I have used this tutorial .

Thanks.

ptrblck · September 11, 2021, 9:30pm

Since your model is tiny, the GPU workload would thus also be small and your training script might be bottlenecked by the CPU e.g. to load and process the data.

daniel125 · September 11, 2021, 10:09pm

Thank you for your reply.

Actually I didn’t quite understand what do you mean by bottleneck, do you mean that if i will take a big enough batch size then the computing will happen on the GPU?

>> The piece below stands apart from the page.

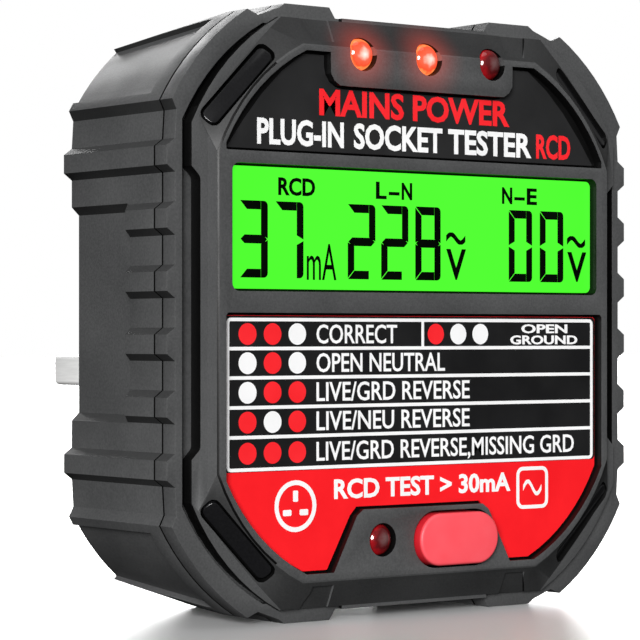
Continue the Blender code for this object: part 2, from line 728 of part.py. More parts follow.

ptrblck · September 11, 2021, 10:26pm

The GPU is already used for the model forward and badckward passes.
However, since your model is really small, the CPU workload might be the bottleneck and would thus cause a low GPU utilization.
E.g. using some imaginary numbers:

GPU forward + backward pass takes 1s
data loading and processing as well as accuracy calculation takes 10s on the CPU

In this case, the CPU workload would be the bottleneck.

daniel125 · September 12, 2021, 2:57pm

I also wanted to ask, is that necessary:

cudnn.benchmark = True

I have found it on another post as a solution to similar problem.

ptrblck · September 12, 2021, 11:21pm

cudnn.benchmark = True would use cuDNN’s internal profiling to select the fastest kernels for the current workload. If you are using static shapes, this should be beneficial. However, note that cuDNN will profile each new workload, which would be the case if input shapes change. So if your model is using a new input shapes in each iteration, you would pay the profiling cost every time.